▸ **PROBLEM STATEMENT**: Starting at the line containing "dome = (0.0, CROWN_SKIRT", copy each line exactly, ending with the line containing "before = set(bpy.data.objects)". Leave out everything else.

▸ **DATA SECTION**:
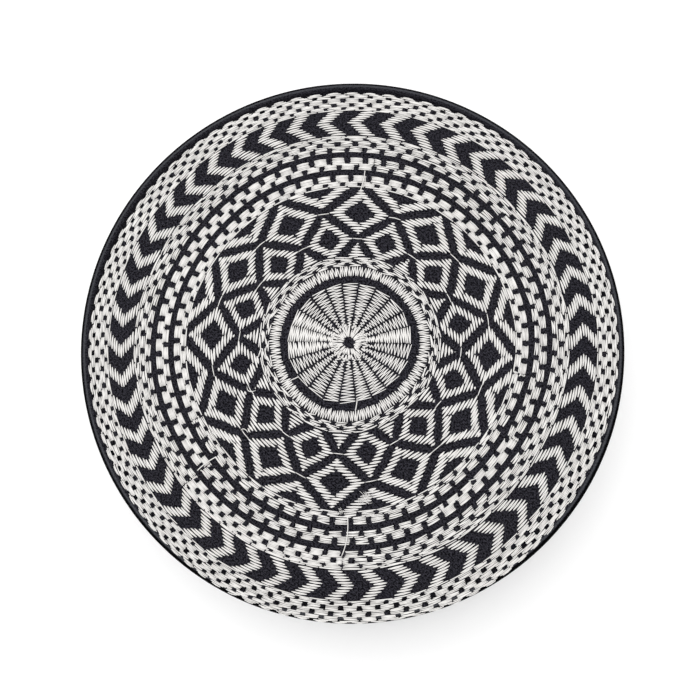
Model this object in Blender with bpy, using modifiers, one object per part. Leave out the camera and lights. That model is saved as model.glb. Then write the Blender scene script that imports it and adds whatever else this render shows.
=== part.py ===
"""A stiff round kufi of black cloth, for a head of medium size.

A domed crown with a turned-down shoulder stands on an upright side band, with a corded piping in the seam
between them, and a bias binding wraps the band's lower edge. The cap is hollow and open below.

Metres, +Z up. The origin is the middle of the hem, on the surface that the cap stands on, and -Y is its front.
"""
import math

import bpy

# The head and the side band
HEAD_GIRTH = 0.570           # round the inside of the hem
BAND_HEIGHT = 0.074          # the wall, from its lower raw edge to its upper one
BAND_WALL = 0.0022           # face cloth, stiffening and backing pressed together
BAND_LEAN = 0.0006           # how much smaller the band's radius is at its top than at its foot

# The binding round the hem
BINDING_THICKNESS = 0.0010
BINDING_HEIGHT = 0.0095      # how far it covers the band, inside and outside
BINDING_ROUNDING = 0.0009    # rounding of its two lower folds

# The piping in the seam
PIPING_RADIUS = 0.0016

# The crown
CROWN_WALL = 0.0022
CROWN_SKIRT = 0.0012         # upright edge of the crown, from the piping up to the shoulder
CROWN_FOLD = 0.0006          # inner radius of the fold where the crown turns down
CROWN_RISE = 0.0220          # the crown's middle above the top of its skirt

# Clearance between sewn pieces
SEAM_GAP = 0.0003

# How finely the round pieces are cut into flat faces
TURN_STEPS = 96
DOME_STEPS = 9
SHOULDER_STEPS = 4
PIPING_SIDES = 12
ROUNDING_STEPS = 2

# Colours from the photograph, as linear values
BLACK_CLOTH = (0.026, 0.024, 0.030, 1.0)
BLACK_PIPING = (0.022, 0.021, 0.025, 1.0)
BLACK_BINDING = (0.020, 0.019, 0.023, 1.0)
CLOTH_ROUGHNESS = 0.85
BINDING_ROUGHNESS = 0.75

# Radii and heights that follow from the sizes above
HEM_INNER_RADIUS = HEAD_GIRTH / (2.0 * math.pi)
LEAN_IN_BINDING = BAND_LEAN * BINDING_HEIGHT / BAND_HEIGHT
BAND_FOOT_RADIUS = HEM_INNER_RADIUS + BINDING_THICKNESS + SEAM_GAP + LEAN_IN_BINDING + BAND_WALL
BAND_TOP_RADIUS = BAND_FOOT_RADIUS - BAND_LEAN
BAND_FOOT_HEIGHT = BINDING_THICKNESS + SEAM_GAP
PIPING_FOOT_HEIGHT = BAND_FOOT_HEIGHT + BAND_HEIGHT + SEAM_GAP
CROWN_FOOT_HEIGHT = PIPING_FOOT_HEIGHT + 2.0 * PIPING_RADIUS + SEAM_GAP
CROWN_RADIUS = BAND_TOP_RADIUS
SHOULDER_RADIUS = CROWN_FOLD + CROWN_WALL
SEAM_RADIUS = BAND_TOP_RADIUS - BAND_WALL / 2.0


def clear_scene():
    """Start from an empty scene."""
    for obj in list(bpy.data.objects):
        bpy.data.objects.remove(obj, do_unlink=True)


def cloth_material(name, colour, roughness):
    """A matt cloth finish."""
    material = bpy.data.materials.new(name)
    material.use_nodes = True
    shader = material.node_tree.nodes["Principled BSDF"]
    shader.inputs["Base Color"].default_value = colour
    shader.inputs["Roughness"].default_value = roughness
    shader.inputs["Metallic"].default_value = 0.0
    return material


def arc(centre, radius, first, last, steps):
    """Points of an arc as (distance from the axis, height); an angle of 0 is straight up, and +90 degrees outwards."""
    points = []
    for step in range(steps + 1):
        angle = first + (last - first) * step / steps
        points.append((centre[0] + radius * math.sin(angle), centre[1] + radius * math.cos(angle)))
    return points


def turned(name, profile, closed, material, collection):
    """Turn a profile, given as (distance from the axis, height), once round the Z axis."""
    count = len(profile)
    edges = [(i, i + 1) for i in range(count - 1)]
    if closed:
        edges.append((count - 1, 0))
    mesh = bpy.data.meshes.new(name)
    mesh.from_pydata([(reach, 0.0, height) for reach, height in profile], edges, [])
    mesh.materials.append(material)
    piece = bpy.data.objects.new(name, mesh)
    collection.objects.link(piece)
    screw = piece.modifiers.new("Turn", "SCREW")
    screw.axis = "Z"
    screw.angle = 2.0 * math.pi
    screw.steps = TURN_STEPS
    screw.render_steps = TURN_STEPS
    screw.use_merge_vertices = True
    screw.merge_threshold = 0.00001
    screw.use_smooth_shade = True
    return piece


def make_side_band(collection):
    """The upright wall: a strip of stiffened cloth sewn into a ring that narrows a little towards the crown."""
    profile = [
        (BAND_TOP_RADIUS, BAND_HEIGHT),
        (BAND_FOOT_RADIUS, 0.0),
        (BAND_FOOT_RADIUS - BAND_WALL, 0.0),
        (BAND_TOP_RADIUS - BAND_WALL, BAND_HEIGHT),
    ]
    material = cloth_material("band_cloth", BLACK_CLOTH, CLOTH_ROUGHNESS)
    band = turned("side_band", profile, True, material, collection)
    band.location.z = BAND_FOOT_HEIGHT
    return band


def make_hem_binding(collection):
    """The bias strip that folds round the band's lower edge; its flat underside is what the cap stands on."""
    outer = BAND_FOOT_RADIUS + SEAM_GAP + BINDING_THICKNESS
    top = BAND_FOOT_HEIGHT + BINDING_HEIGHT
    outer_fold = (outer - BINDING_ROUNDING, BINDING_ROUNDING)
    inner_fold = (HEM_INNER_RADIUS + BINDING_ROUNDING, BINDING_ROUNDING)
    quarter = math.pi / 2.0
    profile = [(outer, top)]
    profile += arc(outer_fold, BINDING_ROUNDING, quarter, 2.0 * quarter, ROUNDING_STEPS)
    profile += arc(inner_fold, BINDING_ROUNDING, 2.0 * quarter, 3.0 * quarter, ROUNDING_STEPS)
    profile += [
        (HEM_INNER_RADIUS, top),
        (HEM_INNER_RADIUS + BINDING_THICKNESS, top),
        (HEM_INNER_RADIUS + BINDING_THICKNESS, BINDING_THICKNESS),
        (outer - BINDING_THICKNESS, BINDING_THICKNESS),
        (outer - BINDING_THICKNESS, top),
    ]
    material = cloth_material("binding_cloth", BLACK_BINDING, BINDING_ROUGHNESS)
    return turned("hem_binding", profile, True, material, collection)


def make_edge_piping(collection):
    """The corded piping, a plain ring that sits in the seam between the band's top and the crown's edge."""
    bpy.ops.mesh.primitive_torus_add(
        major_radius=SEAM_RADIUS,
        minor_radius=PIPING_RADIUS,
        major_segments=TURN_STEPS,
        minor_segments=PIPING_SIDES,
        location=(0.0, 0.0, PIPING_FOOT_HEIGHT + PIPING_RADIUS),
    )
    piping = bpy.context.object
    piping.name = "edge_piping"
    piping.data.name = "edge_piping"
    piping.data.shade_smooth()
    piping.data.materials.append(cloth_material("piping_cloth", BLACK_PIPING, CLOTH_ROUGHNESS))
    for owner in list(piping.users_collection):
        owner.objects.unlink(piping)
    collection.objects.link(piping)
    return piping


def make_crown(collection):
    """The domed top: a shallow spherical cap that runs into a round shoulder and a short upright skirt."""
    shoulder = (CROWN_RADIUS - SHOULDER_RADIUS, CROWN_SKIRT)
    # The dome's radius makes it meet the shoulder's arc without a crease
    dome_radius = (shoulder[0] ** 2 + CROWN_RISE ** 2 - SHOULDER_RADIUS ** 2) / (2.0 * (CROWN_RISE - SHOULDER_RADIUS))
    dome = (0.0, CROWN_SKIRT + CROWN_RISE - dome_radius)
    meeting = math.asin(shoulder[0] / (dome_radius - SHOULDER_RADIUS))
    profile = arc(dome, dome_radius, 0.0, meeting, DOME_STEPS)
    profile += arc(shoulder, SHOULDER_RADIUS, meeting, math.pi / 2.0, SHOULDER_STEPS)[1:]
    profile.append((CROWN_RADIUS, 0.0))
    material = cloth_material("crown_cloth", BLACK_CLOTH, CLOTH_ROUGHNESS)
    crown = turned("crown", profile, False, material, collection)
    wall = crown.modifiers.new("Wall", "SOLIDIFY")
    wall.thickness = CROWN_WALL
    wall.offset = -1.0
    wall.use_even_offset = True
    crown.location.z = CROWN_FOOT_HEIGHT
    return crown


def main():
    clear_scene()
    kufi = bpy.data.collections.new("kufi")
    bpy.context.scene.collection.children.link(kufi)
    stand = bpy.data.objects.new("kufi_origin", None)
    kufi.objects.link(stand)
    for make in (make_side_band, make_hem_binding, make_edge_piping, make_crown):
        make(kufi).parent = stand


main()
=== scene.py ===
# %% [markdown]
# A round black kufi whose crown is covered with off-white machine embroidery.
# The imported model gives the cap's four cloth pieces at their real size. This script dresses them: finer
# cloth surfaces, thread laid stitch by stitch on the cloth, and a finish for each kind of cloth and thread.
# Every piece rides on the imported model's one body, so nothing here has to be fitted afterwards.

import math

import bmesh
import bpy
import numpy as np
from mathutils import Matrix, Vector


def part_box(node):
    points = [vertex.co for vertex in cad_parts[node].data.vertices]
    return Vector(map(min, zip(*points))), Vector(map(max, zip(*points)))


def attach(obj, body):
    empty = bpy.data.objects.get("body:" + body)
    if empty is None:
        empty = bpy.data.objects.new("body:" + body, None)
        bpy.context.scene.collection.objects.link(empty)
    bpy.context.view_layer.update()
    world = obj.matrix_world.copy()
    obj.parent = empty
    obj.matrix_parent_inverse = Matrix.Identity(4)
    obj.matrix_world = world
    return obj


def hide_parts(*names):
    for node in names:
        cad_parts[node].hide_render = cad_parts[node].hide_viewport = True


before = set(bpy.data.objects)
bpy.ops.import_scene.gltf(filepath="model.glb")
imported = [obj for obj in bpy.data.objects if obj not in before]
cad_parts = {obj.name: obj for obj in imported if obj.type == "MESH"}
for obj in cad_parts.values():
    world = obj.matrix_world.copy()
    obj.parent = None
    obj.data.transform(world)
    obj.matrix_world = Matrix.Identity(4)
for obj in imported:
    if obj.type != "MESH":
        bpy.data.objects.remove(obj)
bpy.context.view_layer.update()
BODY = "root"
print("nodes of the frame:", sorted(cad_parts))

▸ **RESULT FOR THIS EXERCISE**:
    dome = (0.0, CROWN_SKIRT + CROWN_RISE - dome_radius)
    meeting = math.asin(shoulder[0] / (dome_radius - SHOULDER_RADIUS))
    profile = arc(dome, dome_radius, 0.0, meeting, DOME_STEPS)
    profile += arc(shoulder, SHOULDER_RADIUS, meeting, math.pi / 2.0, SHOULDER_STEPS)[1:]
    profile.append((CROWN_RADIUS, 0.0))
    material = cloth_material("crown_cloth", BLACK_CLOTH, CLOTH_ROUGHNESS)
    crown = turned("crown", profile, False, material, collection)
    wall = crown.modifiers.new("Wall", "SOLIDIFY")
    wall.thickness = CROWN_WALL
    wall.offset = -1.0
    wall.use_even_offset = True
    crown.location.z = CROWN_FOOT_HEIGHT
    return crown


def main():
    clear_scene()
    kufi = bpy.data.collections.new("kufi")
    bpy.context.scene.collection.children.link(kufi)
    stand = bpy.data.objects.new("kufi_origin", None)
    kufi.objects.link(stand)
    for make in (make_side_band, make_hem_binding, make_edge_piping, make_crown):
        make(kufi).parent = stand


main()
=== scene.py ===
# %% [markdown]
# A round black kufi whose crown is covered with off-white machine embroidery.
# The imported model gives the cap's four cloth pieces at their real size. This script dresses them: finer
# cloth surfaces, thread laid stitch by stitch on the cloth, and a finish for each kind of cloth and thread.
# Every piece rides on the imported model's one body, so nothing here has to be fitted afterwards.

import math

import bmesh
import bpy
import numpy as np
from mathutils import Matrix, Vector


def part_box(node):
    points = [vertex.co for vertex in cad_parts[node].data.vertices]
    return Vector(map(min, zip(*points))), Vector(map(max, zip(*points)))


def attach(obj, body):
    empty = bpy.data.objects.get("body:" + body)
    if empty is None:
        empty = bpy.data.objects.new("body:" + body, None)
        bpy.context.scene.collection.objects.link(empty)
    bpy.context.view_layer.update()
    world = obj.matrix_world.copy()
    obj.parent = empty
    obj.matrix_parent_inverse = Matrix.Identity(4)
    obj.matrix_world = world
    return obj


def hide_parts(*names):
    for node in names:
        cad_parts[node].hide_render = cad_parts[node].hide_viewport = True


before = set(bpy.data.objects)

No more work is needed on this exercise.